There was a time, not too long ago, when I didn't actually write book reviews. I just read books I liked (lots of them) and then told anyone who would listen why they were or were not wonderful. I worked in a bookstore; I had a captive audience.

In the 2+ years since these little verbal reviewlettes became this full-fledged blog, I've come to love blogging. And reviewing. I've found other outlets for my writing - from reviews on Bookgasm to my recent article over at Bibliobuffet - and I am thrilled to have not only places to share my writing, but a whole host of things to write about.

It's that writing about that's starting to rub me the wrong way, though. I no longer read my daily newsletters solely for my own enjoyment. Instead, I read them with a mind to what might make an interesting post. And even worse, I read books that way too. Reviews quite literally form in my head as I read. Sure, it makes the reviewing easier, especially when I actually take the time to write those little review blurbs down for future reference - but part of me is starting to wonder what it is I'm missing by reading as a reviewer instead of as a pure reader.

Maybe it's not fair to say that's worse. Maybe I can be fair and say the verdict is still out on this. After all, I now read books sort of like I did back in college; I read with a critical eye and an analytic brain. But at what cost? Am I too judgmental, pushing for something to critique in every book I read? Am I missing the book for the page? Am I missing the success of one book by struggling to place the book and its author in context; or vice versa, am I missing the context by defining the book as a standalone item?

I feel like I'm treading into the waters of book-reading philosophy here, and I'm no philosopher. I love this blog. I love having my own corner of the interwebs in which to place my bookish thoughts. I love reacting to others' corners of the interwebs, or to others' reactions of my own thoughts. I love reading books. I love thinking about books. I love reviewing books. I even love reading and reviewing books I don't love.

But they say the grass is always greener on the other side, and right now, the non-analytic reading experience is looking mighty appealing. Too bad I can't seem to turn my reviewer brain off every now and again.


  1. I understand your feelings quite well. I have similar feelings myself. I love to read, but I'm finding that 99% of my reading is for the purpose of writing about it, rather than just to enjoy it.

  2. I've found myself doing the same thing or picking books based on what I think will be interesting to write about. That doesn't mean I'm picking books that don't appeal to me, but I know my choices are tainted by something other than just "I want to read this one". I guess the only way to turn off the reviewer brain would be to not write reviews of a few books so you know while reading that you don't need to come up with something to say.

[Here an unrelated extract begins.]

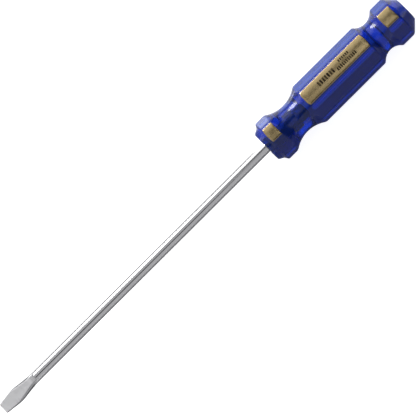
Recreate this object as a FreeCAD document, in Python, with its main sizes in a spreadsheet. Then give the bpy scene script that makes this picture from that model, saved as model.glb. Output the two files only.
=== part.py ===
import FreeCAD, Part
import math
import os

from FreeCAD import Vector
from Sketcher import Constraint

# Slotted screwdriver with a flared (keystone) tip, lying on one flat of its handle.
# While it is drawn, the tool axis is X, the front face of the handle is at x = 0, the blade
# runs to -X and the butt of the handle to +X. The foiled flat of the handle faces +Z.
SIZES = {
    # blade, from a round bar
    "blade_reach": 200.0,  # handle front to the end of the tip
    "shank_radius": 3.0,
    "tang_length": 31.0,  # the part buried in the handle
    "tang_chamfer": 0.8,
    # two fins pinched out of the tang, which stop the blade turning in the handle
    "fin_start": 14.0,
    "fin_peak_start": 16.5,
    "fin_peak_end": 23.0,
    "fin_end": 25.5,
    "fin_half_span": 4.3,
    "fin_thickness": 1.6,
    "pinch_half_gap": 2.1,  # from the axis to the bottom of each pinch mark
    "pinch_clear": 3.5,
    # forged end: distances back from the end of the tip, then half sizes across it
    "forge_setback": 24.0,
    "neck_setback": 17.0,
    "flare_setback": 11.0,
    "forge_half_thickness": 2.79,
    "neck_half_thickness": 1.8,
    "flare_half_thickness": 1.38,
    "end_half_thickness": 1.1,
    "neck_side_centre": 1.75,
    "neck_side_radius": 1.9,
    "flare_side_centre": 2.95,
    "flare_side_radius": 1.48,
    "end_side_centre": 3.7,
    "end_side_radius": 1.2,
    # ground faces and trimmed sides of the tip
    "tip_half_width": 3.08,
    "flare_half_width": 4.3,
    "tip_half_thickness": 0.5,
    "grind_half_thickness": 2.05,  # height of the ground face at grind_setback
    "grind_setback": 20.5,
    "trim_clear": 8.0,
    # handle, from octagonal bar
    "handle_length": 105.7,
    "flat_apothem": 12.5,  # half of the size across flats
    "corner_radius": 3.5,
    "turning_clear": 16.0,  # past the corners of the bar
    "boss_front_radius": 8.9,
    "boss_edge_length": 0.8,
    "boss_edge_radius": 9.7,
    "boss_length": 2.9,
    "boss_radius": 10.8,
    "step_end": 4.4,
    "step_radius": 13.2,
    "front_waist_at": 21.9,
    "front_waist_radius": 9.65,
    "front_waist_arc": 17.9,
    "rear_waist_at": 84.5,
    "rear_waist_radius": 9.92,
    "rear_waist_arc": 8.4,
    "butt_face_radius": 7.3,
    "butt_slope_start": 97.0,  # where the 45 degree slope meets turning_clear
    # foil stamped on the top flat
    "foil_thickness": 0.2,
    "foil_half_width": 4.5,
    "collar_foil_start": 3.9,
    "collar_foil_end": 10.9,
    "grip_foil_start": 32.0,
    "grip_foil_end": 78.3,
    "butt_foil_start": 90.8,
    "butt_foil_end": 99.5,
}
BAR_SIDES = 8
HALF_SIDE_ANGLE = 180.0 / BAR_SIDES
NEAR = 0.01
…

Not sure how well it would work, or how many books it would take though.

  3. I think that has probably been my biggest reason for not jumping into the blogging world. To read with a sense of "duty" would, I think, rob me of much of the joy. Maybe I'll change my mind at some point, but I want to go on reading for reading's sake...

    When I read in Pat Conroy's memoir on reading that for his entire adult life he has tried to read 200 pages a day *just for his own edification* even while writing or touring or anything else, I was impressed and think it validates the argument that reading is enough of an excuse for itself.

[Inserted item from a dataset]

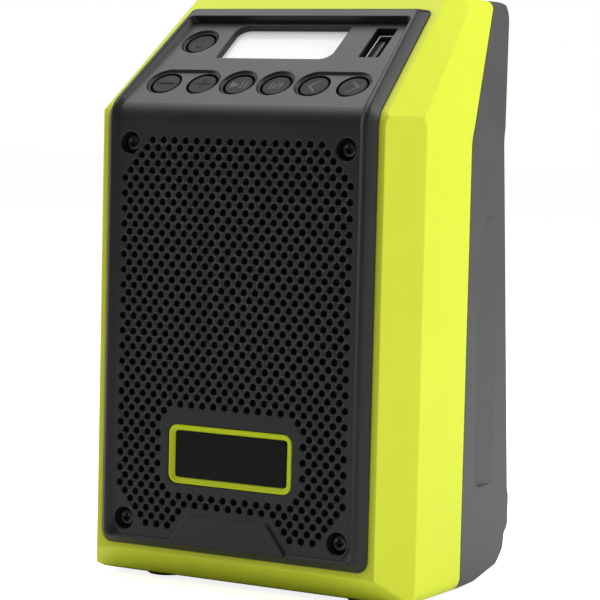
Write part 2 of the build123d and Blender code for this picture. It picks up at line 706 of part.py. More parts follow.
def speaker_cone():
    """Paper cone with a flat dust cap, carried by a surround in the basket's flange."""
    rim, paper, cap = CONE_D / 2 - 2.2, CONE_D / 2 - 2.2 - ROLL, DUST_CAP_D / 2
    front = [(0, CONE_DEPTH - 2), (cap, CONE_DEPTH - 2), (paper, 0), (rim, 0)]
    back = [(rim, FLANGE_THICK), (paper, FLANGE_THICK), (cap, CONE_DEPTH), (0, CONE_DEPTH)]
    return on_speaker(revolve(Plane.XY * make_face(Polyline(*front, *back, close=True)), Axis.Y, 360))


def speaker_magnet():
    """Ring magnet on the back of the basket."""
    return on_speaker(front_rod(0, 0, MAGNET_D, *MAGNET))


def grille_cloth():
    """Black cloth between the grille and the housing, cut back at the screws."""
    right = [(30.0, 17.5, 0), (44.0, 38.5, 0), (44.0, 127.5, 0), (30.0, 148.6, 0)]
    left = [(-x, z, radius) for x, z, radius in reversed(right)]
    cloth = extrude(outline(Plane.XZ, right + left), amount=BASE - PLATE - PANEL_THICK)
    return Pos(0, BASE, 0) * cloth


# ---- boards, screws and feet ----
def main_board():
    """Upright main board above the battery well."""
    return block((-BOARD_HALF, BOARD_HALF), (BOARD_BACK - BOARD_THICK, BOARD_BACK), BOARD_Z)


def heat_sink():
    """Finned aluminium block on the amplifier chip."""
    back = BOARD_BACK - BOARD_THICK
    sink = block((-SINK_HALF, SINK_HALF), (back - 10, back), SINK_Z)
    for index in range(-2, 3):
        x = index * FIN_PITCH
        sink -= block((x - 1.2, x + 1.2), (0, back - 2.5), BOARD_Z)
    return sink


def pan_screw(x, z, y_head, length):
    """A pan-head screw driven backwards from the front."""
    shank = front_rod(x, z, SCREW_D, y_head, y_head + length)
    return shank + front_rod(x, z, HEAD_D, y_head - SCREW_D / 2, y_head)


def grille_screws():
    """Four screws that hold the front panel."""
    places = [(side * SCREW_X, z) for side in SIDES for z in SCREW_Z]
    return [pan_screw(x, z, PLATE + CUP_DEPTH, GRILLE_SCREW) for x, z in places]


def feet():
    """Four rubber feet pressed into the underside."""
    front = [Pos(x, y, 0) * drum(FOOT_D, 0, FRONT_FOOT) for x, y in FRONT_FEET]
    rear = [Pos(x, y, 0) * drum(FOOT_D, 0, REAR_FOOT) for x, y in REAR_FEET]
    return front + rear


# ---- assembly ----
def with_foot_seats(shell):
    """Cut the seats of the feet into a housing."""
    for foot in feet():
        shell -= foot
    return shell


def pieces():
    """Every node of the radio by name."""
    outer = body()
    inner = body(WALL)
    nodes = {
        "front_housing": with_foot_seats(front_housing(outer, inner)),
        "rear_housing": with_foot_seats(rear_housing(outer, inner)),
        "battery_well": battery_well(inner),
        "terminal_block": terminal_block(),
        "contact_blades": contact_blades(),
        "front_bezel": front_bezel(),
        "front_panel": front_panel(),
        "grille_cloth": grille_cloth(),
        "badge_rim": badge_rim(),
        "badge_plate": badge_plate(),
        "keypad": keypad(),
        "control_board": control_board(),
        "display_lens": display_lens(),
        "display_module": display_module(),
        "usb_shell": usb_shell(),
        "usb_tongue": usb_tongue(),
        "speaker_basket": speaker_basket(),
        "speaker_cone": speaker_cone(),
        "speaker_magnet": speaker_magnet(),
        "main_board": main_board(),
        "heat_sink": heat_sink(),
        "grille_screws": grille_screws(),
        "feet": feet(),
    }
    for name, place in BUTTONS.items():
        nodes[name] = on_slope(PANEL_SLOPE, place, 0, button())
    return nodes


def main():
    os.makedirs("parts", exist_ok=True)
    for name, shape in pieces().items():
        solids = shape if isinstance(shape, list) else [shape]
        loose = [solid for item in solids for solid in item.solids()]
        export_step(Compound(children=loose), f"parts/{name}.step")


main()
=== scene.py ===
import json
from math import atan, cos, pi, radians, sin, tan

import bpy
from mathutils import Matrix, Vector
from mathutils.geometry import tessellate_polygon

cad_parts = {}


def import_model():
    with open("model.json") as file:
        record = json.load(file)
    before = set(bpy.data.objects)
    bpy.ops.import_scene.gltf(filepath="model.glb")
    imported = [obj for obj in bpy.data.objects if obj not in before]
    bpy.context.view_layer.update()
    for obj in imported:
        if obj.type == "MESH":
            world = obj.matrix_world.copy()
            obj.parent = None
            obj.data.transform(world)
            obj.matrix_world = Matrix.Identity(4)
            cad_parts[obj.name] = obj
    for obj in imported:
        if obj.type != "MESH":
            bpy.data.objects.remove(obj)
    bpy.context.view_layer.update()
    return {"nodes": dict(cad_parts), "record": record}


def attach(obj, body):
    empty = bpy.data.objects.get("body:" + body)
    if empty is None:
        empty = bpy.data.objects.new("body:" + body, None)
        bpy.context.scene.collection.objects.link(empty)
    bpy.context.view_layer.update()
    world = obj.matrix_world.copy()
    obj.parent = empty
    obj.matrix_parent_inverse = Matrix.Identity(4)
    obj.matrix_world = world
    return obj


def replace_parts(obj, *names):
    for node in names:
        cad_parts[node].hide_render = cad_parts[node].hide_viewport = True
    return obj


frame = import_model()
MM = 0.001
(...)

  4. I find myself in the same boat with reviews. When I first started my blog, my reviews were long-winded and analytical. Now they are just short summaries, quick paragraph of my reaction to the book and then its off to the next read. Part of it is just evolving as a reader/writer, part of it having an audience that listens and responds.

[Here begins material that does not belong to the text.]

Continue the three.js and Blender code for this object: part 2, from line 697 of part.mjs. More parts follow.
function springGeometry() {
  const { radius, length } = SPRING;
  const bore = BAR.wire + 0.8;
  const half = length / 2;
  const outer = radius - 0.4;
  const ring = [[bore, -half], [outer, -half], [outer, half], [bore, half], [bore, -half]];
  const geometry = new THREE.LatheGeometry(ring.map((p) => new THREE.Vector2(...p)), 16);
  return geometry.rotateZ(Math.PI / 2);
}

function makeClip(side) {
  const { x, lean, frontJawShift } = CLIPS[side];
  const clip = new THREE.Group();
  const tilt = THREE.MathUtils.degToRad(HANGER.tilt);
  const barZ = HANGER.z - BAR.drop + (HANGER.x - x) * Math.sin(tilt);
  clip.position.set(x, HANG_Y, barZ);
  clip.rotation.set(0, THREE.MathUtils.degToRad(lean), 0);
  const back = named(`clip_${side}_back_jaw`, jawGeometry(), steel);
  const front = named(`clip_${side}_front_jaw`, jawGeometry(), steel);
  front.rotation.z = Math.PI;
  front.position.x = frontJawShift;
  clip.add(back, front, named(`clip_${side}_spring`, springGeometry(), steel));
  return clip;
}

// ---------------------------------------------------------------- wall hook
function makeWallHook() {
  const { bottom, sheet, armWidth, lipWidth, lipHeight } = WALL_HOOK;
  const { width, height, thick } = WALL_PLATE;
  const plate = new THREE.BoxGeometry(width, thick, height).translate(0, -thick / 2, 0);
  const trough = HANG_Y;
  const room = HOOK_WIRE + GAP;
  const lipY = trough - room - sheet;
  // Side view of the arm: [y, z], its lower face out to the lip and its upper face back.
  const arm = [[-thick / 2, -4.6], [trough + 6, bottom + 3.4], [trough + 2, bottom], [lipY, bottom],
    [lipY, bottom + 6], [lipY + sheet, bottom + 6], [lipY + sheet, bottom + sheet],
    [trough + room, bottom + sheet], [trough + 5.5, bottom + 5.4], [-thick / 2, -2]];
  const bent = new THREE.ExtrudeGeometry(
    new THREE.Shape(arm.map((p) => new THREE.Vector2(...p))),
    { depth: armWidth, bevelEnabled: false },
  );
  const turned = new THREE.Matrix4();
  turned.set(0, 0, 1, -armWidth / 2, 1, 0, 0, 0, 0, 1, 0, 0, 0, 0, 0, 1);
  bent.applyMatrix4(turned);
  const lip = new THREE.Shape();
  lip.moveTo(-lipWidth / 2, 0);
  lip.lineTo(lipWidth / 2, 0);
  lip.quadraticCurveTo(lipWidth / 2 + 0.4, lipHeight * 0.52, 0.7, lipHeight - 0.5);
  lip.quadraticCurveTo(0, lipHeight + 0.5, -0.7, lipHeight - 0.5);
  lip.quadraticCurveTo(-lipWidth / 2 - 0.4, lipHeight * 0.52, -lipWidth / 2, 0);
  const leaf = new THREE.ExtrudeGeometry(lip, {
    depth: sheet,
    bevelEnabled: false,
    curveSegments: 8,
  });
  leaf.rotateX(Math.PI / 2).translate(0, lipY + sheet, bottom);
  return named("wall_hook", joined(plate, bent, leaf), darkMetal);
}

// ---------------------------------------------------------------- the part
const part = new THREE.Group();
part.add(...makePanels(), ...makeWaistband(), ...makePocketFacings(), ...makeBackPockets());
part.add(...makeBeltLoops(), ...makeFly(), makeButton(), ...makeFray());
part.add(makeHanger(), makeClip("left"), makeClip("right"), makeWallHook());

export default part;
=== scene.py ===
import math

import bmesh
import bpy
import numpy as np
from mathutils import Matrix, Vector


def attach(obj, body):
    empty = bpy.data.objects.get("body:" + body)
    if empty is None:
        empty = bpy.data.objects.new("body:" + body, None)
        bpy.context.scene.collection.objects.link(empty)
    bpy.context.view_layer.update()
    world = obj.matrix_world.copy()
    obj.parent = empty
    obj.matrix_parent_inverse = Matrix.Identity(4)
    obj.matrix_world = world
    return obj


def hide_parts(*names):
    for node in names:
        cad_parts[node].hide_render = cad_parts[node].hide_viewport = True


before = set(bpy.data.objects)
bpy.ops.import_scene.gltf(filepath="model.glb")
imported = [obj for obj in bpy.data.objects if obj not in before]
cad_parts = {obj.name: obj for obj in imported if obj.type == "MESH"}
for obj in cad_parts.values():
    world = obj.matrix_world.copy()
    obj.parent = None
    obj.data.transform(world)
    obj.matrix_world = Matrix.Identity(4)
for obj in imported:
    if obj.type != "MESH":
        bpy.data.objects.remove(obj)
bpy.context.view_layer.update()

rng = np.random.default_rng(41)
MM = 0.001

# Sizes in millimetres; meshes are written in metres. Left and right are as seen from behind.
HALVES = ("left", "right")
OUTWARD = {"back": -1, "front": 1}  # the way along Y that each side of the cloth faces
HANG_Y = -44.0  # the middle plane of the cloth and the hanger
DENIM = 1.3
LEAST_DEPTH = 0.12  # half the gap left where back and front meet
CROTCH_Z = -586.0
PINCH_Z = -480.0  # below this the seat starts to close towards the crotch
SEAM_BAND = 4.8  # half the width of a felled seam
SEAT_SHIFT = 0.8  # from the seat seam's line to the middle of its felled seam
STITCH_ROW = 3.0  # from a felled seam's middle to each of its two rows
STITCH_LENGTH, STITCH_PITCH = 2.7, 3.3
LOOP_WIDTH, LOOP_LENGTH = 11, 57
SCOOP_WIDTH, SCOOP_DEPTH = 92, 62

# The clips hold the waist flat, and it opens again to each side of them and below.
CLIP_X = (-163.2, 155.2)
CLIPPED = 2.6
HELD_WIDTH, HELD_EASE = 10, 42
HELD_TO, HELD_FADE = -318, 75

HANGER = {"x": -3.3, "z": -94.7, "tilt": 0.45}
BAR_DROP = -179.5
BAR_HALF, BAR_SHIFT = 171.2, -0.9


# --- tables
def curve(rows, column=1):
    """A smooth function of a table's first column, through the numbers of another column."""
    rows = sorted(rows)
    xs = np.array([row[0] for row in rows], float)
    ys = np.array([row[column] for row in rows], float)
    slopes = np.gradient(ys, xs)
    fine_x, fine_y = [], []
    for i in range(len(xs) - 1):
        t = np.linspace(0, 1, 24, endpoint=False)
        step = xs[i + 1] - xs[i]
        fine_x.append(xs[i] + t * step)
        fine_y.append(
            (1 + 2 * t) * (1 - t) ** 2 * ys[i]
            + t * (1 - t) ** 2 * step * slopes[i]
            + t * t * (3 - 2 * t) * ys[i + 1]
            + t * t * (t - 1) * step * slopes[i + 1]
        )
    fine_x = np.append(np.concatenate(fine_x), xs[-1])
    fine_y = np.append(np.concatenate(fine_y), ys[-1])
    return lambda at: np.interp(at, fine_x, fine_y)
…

  5. I've had the same internal debate you have about thinking too critically (possible?) and also thinking too hard about what I'm going to write about when I'm finished. But the thought that's allowed me to sleep at night is similar to yours - not only do I love blogging about what I read, I also feel like I actually derive more enjoyment out of books and understand them better than I ever did before I started blogging. In pre-blog days, if I wasn't diggin' a book, I'd rush through it, throw it on the shelf, and never think about it again. At least now, if I'm not digging a book, I'll try to figure out exactly why and/or try to find something redeeming about it so as not to totally trash it.

    In college, I thought for sure I wanted to be a sportswriter, but then I wrote for my college paper, and discovered that writing about the thing I love kind of ruined it. That's the case here at all. Maybe because blogging is just for fun, and I don't take it seriously, and (to open this damn can of worms again) don't by any stretch feel obligated to review every book I read. So there's still plenty of opportunity to read outside the blog.

    Are you still awake? Sorry for hogging your comments section. :) Great topic for a post though - I'm glad to see I'm not the only one thinking about this.

  6. That's pretty interesting because, for me, I find "reviewing in my head" allows me to read more in depth. It reminds me of my college years, loosely.

  7. I've taken to dividing my reading into two types - the books I take on specifically as "review" books, which I read with a pencil and paper to hand to jot down those things I want to put into my review; and then the books that are for "Simply Reading," which I read for the sake of enjoyment and then write about from a purely subjective, emotional viewpoint.

    This seems to help me keep a better balance - I got tired of always trying to read as a "reviewer" too.

  8. I'm having a similar feeling; I sometimes wish I didn't have my blog because then I would read more and, as you suggested, without making notes of what to write in your review. I've been putting off reviews lately, and that upsets me a bit because I do love having my blog. But sometimes I just want to read, you know? I don't want to read thinking I'm going to have to write a review after. I guess it's also that it takes me forever to write a review...

    That said, I'm off to do at least two right now...and I don't feel like it, really. I'd rather just read!

  9. Maybe once I get started I'll feel like it. I usually wait till I'm in the mood, to be fair.

  10. Ham - It's easy to slip into that, isn't it?

    Red - I find that even for books I don't mean to review, I still find my brain ticking away in reviewer mode.

    Anon - Definitely! Just because I read to review doesn't necessarily mean I feel that that is the only reason to review. It's just changed the way my brain thinks about the books I'm reading. Though there are certain books I read JUST because I'm reviewing them, usually I read first and foremost because I want to, because it's good for me, because it's an adventure, escape, etc. and second because I can write about what I read.

    Nari - I've never been good at keeping my thoughts short, although I do love to read short reviews myself.

    Greg - I agree completely. As much as I sometimes long for my days of reading without thinking critically, on the whole, I really appreciate the added insight I get from actually stopping to say something (especially something reasonably intelligent) about what I've just read. And as for writing about what you love ruining it (or at least changing it to some extent), I think you're spot on. Have you read Object of Beauty by Steve Martin? I'm listening to it now and he touches on the same thing... I sense an expanded post coming up on this :-)

    Christina - Yes, more in depth, but sometimes I just miss reading for the sake of it, you know?

    Ravenous - The problem I run into is that even my "Simply Reading" books spark that internal reviewing portion of my brain. I envy your balance, though like I said in response to Greg's comment, I do appreciate the added insight that writing about my reading has given me for each book I've read since I started blogging.

    Steph - Sometimes I have to force myself to just sit down and start typing. It usually starts out awful, and I revise a dozen times that way (instead of my writing when I'm into it, which I can usually fire out and give one check before posting, with only minor edits). But like you, once I get started I usually get into it.